- [RECORDED INFORMATION]:
— begin —

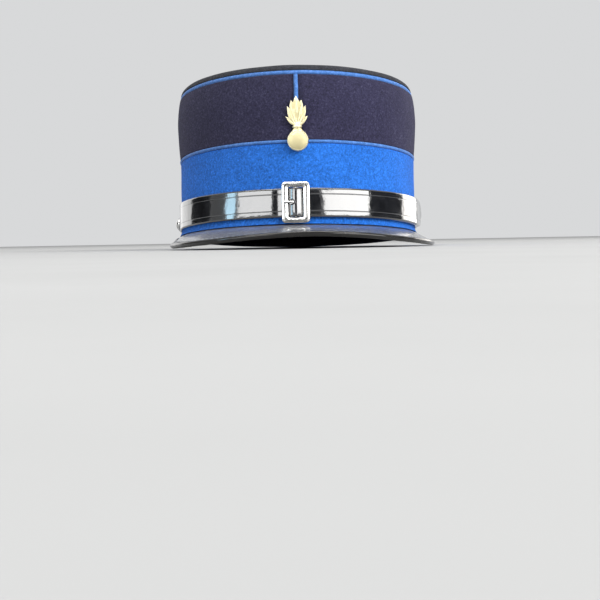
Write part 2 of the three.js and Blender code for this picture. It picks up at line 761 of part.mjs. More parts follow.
function badge() {
  const face = dome(BADGE.ballRadius, BADGE.plate / 2, BADGE.plate / 2 + BADGE.ballProud);
  const ball = new THREE.LatheGeometry([v2(0, 0), v2(BADGE.ballRadius, 0), ...face], ROUND_SIDES.ball);
  ball.rotateX(Math.PI / 2);
  const solid = joined(
    ball,
    extruded(flameShape(1), BADGE.plate),
    extruded(flameShape(BADGE.innerFlame), BADGE.plate + BADGE.relief),
    extruded(upright(COLLAR.neck, 0, BADGE.root * BADGE.tipHeight + COLLAR.height), COLLAR.thickness),
    extruded(upright(COLLAR.width, COLLAR.up, COLLAR.up + COLLAR.height), COLLAR.thickness)
  );
  const made = mesh("badge", fromSolid(solid), PALE_BRASS);
  const over = (height) => LENGTHENING + clothHalf(height) + FRONT_PIPING.radius + CLEARANCE;
  const [low, high] = [LEDGE, BADGE.middle + BADGE.tipHeight * BADGE.seated];
  const slope = (over(high) - over(low)) / (high - low);
  made.position.set(BADGE.aside, -over(low) + slope * (low - BADGE.middle), BADGE.middle);
  made.rotation.set(Math.PI / 2 + Math.atan(slope), 0, THREE.MathUtils.degToRad(BADGE.lean), "XYZ");
  return made;
}

// Assembly

const hat = new THREE.Group();
hat.add(
  crownShell(),
  crownTop(),
  topPiping(),
  frontPiping(),
  band(),
  bandPiping(),
  peak(),
  peakBinding(),
  strapLong(),
  strapShort(),
  buckleFrame(),
  buckleProng(),
  button("button_left", angleLeft),
  button("button_right", angleRight),
  badge()
);

// The hat leans back until the peak's binding and the back of the rim both touch the ground
function restingLean() {
  const backY = underBand(0) + LENGTHENING;
  const place = hat.getObjectByName("peak_binding").geometry.attributes.position;
  let steepest = 0;
  for (let i = 0; i < place.count; i++) {
    steepest = Math.max(steepest, Math.atan2(-place.getZ(i), backY - place.getY(i)));
  }
  return steepest;
}

hat.rotation.x = -restingLean();
const kepi = new THREE.Group();
kepi.add(hat);
kepi.updateMatrixWorld(true);
const box = new THREE.Box3().setFromObject(kepi, true);
const middle = box.getCenter(new THREE.Vector3());
hat.position.set(-middle.x, -middle.y, -box.min.z);

export default kepi;
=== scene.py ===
import math

import bmesh
import bpy
from bpy.props import FloatProperty, FloatVectorProperty, IntProperty, PointerProperty
from mathutils import Matrix, Vector, noise


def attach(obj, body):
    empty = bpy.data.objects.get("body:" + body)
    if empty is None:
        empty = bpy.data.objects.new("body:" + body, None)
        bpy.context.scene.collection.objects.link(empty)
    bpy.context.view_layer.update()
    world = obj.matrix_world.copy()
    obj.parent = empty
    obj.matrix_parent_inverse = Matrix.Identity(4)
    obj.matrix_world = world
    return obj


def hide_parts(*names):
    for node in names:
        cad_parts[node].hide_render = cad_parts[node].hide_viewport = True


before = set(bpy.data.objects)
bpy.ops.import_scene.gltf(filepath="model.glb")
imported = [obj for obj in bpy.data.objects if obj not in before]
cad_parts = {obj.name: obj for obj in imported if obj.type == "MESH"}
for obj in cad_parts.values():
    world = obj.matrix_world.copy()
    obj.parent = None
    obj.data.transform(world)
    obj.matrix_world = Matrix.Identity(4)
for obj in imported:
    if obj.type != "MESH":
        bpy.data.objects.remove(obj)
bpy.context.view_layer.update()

bl_info = {
    "name": "Kepi",
    "version": (1, 0, 0),
    "blender": (4, 5, 0),
    "location": "3D View > Sidebar > Kepi",
    "description": "Dresses the packed kepi in cloth, piping, patent leather and metal",
    "category": "Add Mesh",
}

# The shapes below are in millimetres, with the lower edge of the crown at z = 0 and the front
# facing -Y. SEAT carries them into the row frame, where the hat leans back on its peak.

MM = 0.001
LEAN = 0.0762498
PLACE = Vector((-2.10266, 19.59357, 7.92992))
SEAT = Matrix.Scale(MM, 4) @ Matrix.Translation(PLACE) @ Matrix.Rotation(-LEAN, 4, "X")
MERGE = 1e-4
SMOOTH_UNDER = math.radians(38)
GAP = 0.3
TURN = 2 * math.pi

# Crown

BAND_HALF = 86.5
LENGTHENING = 17.5
OVAL_CORE = 60
WALL = 2.5
BAND_HEIGHT = 54.2
BAND_THICKNESS = 1.2
FLARE = 1.6
FLARE_HEIGHT = 5
RIM_GAP = 0.4
BAND_FOLD = [(0.08, 0.8), (0.3, 0.35), (0.65, 0.08), (1, 0)]
LEDGE = 56.8
CLOTH_TOP = 99.8
SWELL = 1.85
CLOTH_SWELL = [(0, 0.15), (0.13, 0.43), (0.36, 0.78), (0.6, 1), (0.8, 0.74), (0.93, 0.38), (1, 0.05)]
NECK_HALF = 82.6
NECK_WALL = 1.5
LIP_HEIGHT = 103.2
TOP_HEIGHT = 107.1
TOP_THICKNESS = 2.6
TOP_DISH = [(76, 0.1), (68, 0.2), (56, 0.28), (42, 0.34), (28, 0.38), (14, 0.4), (0, 0.4)]
TOP_EDGE = 85.8
SHOULDER = 4
TOP_LIP = 4.4
TOP_CORD = (84.35, 101.5)
BAND_CORD = (86.0, 55.35)
SEAM_DEPTH = 1.1
SEAM_REACH = 2.6
# Extra columns beside the front seam, so that the cloth can sink there
SEAM_COLUMNS = (-3.6, -2.4, -1.2, 0.0, 1.2, 2.4, 3.6)
SEAM_MARGIN = 9
# Heights of the wall's rows: outside under the band, inside the cloth, inside the band
UNDER_ROWS = (0, 1, 2.5, 5, 20, 40, LEDGE - 1.2)
CLOTH_ROWS = (94.4, 85, 75, 65)
BAND_ROWS = (54.2, 40, 25, 10, 5, 2)
CORD_SIDES = 16

# Peak

PEAK_SIDE = 3.5
PEAK_REACH = 43.5
PEAK_BACK = 5
END_REACH = 1.8
# How far the edge has come down, by the share of the way from either end to the front. The last
# row lies past the front and levels the curve there.
PEAK_DROPS = [
    (0, 1.2), (0.1, 4.3), (0.18, 6.3), (0.3, 8.65), (0.45, 10.4),
    (0.6, 10.85), (0.73, 10.4), (0.865, 9.35), (1, 8.75), (1.135, 9.35),
]
CAMBER = 0.25
PEAK_THICKNESS = 1.6
TUCK = 3.2
PEAK_TURN = math.radians(3.2)
PEAK_OUTLINE = [(1, 0.27), (0.985, 0.42), (0.9, 0.61), (0.74, 0.77), (0.53, 0.89), (0.28, 0.97), (0, 1)]
PEAK_STEPS = 220
PEAK_ROWS = 22
NEAR_EDGE = 0.95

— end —

- [EXERCISE REQUIREMENTS]:
Extract only the lines from the line with "hat.rotation.x = -restingLean();" through the line with "obj.parent = empty", keeping both end lines exactly as they are.

- [TASK ANSWER]:
hat.rotation.x = -restingLean();
const kepi = new THREE.Group();
kepi.add(hat);
kepi.updateMatrixWorld(true);
const box = new THREE.Box3().setFromObject(kepi, true);
const middle = box.getCenter(new THREE.Vector3());
hat.position.set(-middle.x, -middle.y, -box.min.z);

export default kepi;
=== scene.py ===
import math

import bmesh
import bpy
from bpy.props import FloatProperty, FloatVectorProperty, IntProperty, PointerProperty
from mathutils import Matrix, Vector, noise


def attach(obj, body):
    empty = bpy.data.objects.get("body:" + body)
    if empty is None:
        empty = bpy.data.objects.new("body:" + body, None)
        bpy.context.scene.collection.objects.link(empty)
    bpy.context.view_layer.update()
    world = obj.matrix_world.copy()
    obj.parent = empty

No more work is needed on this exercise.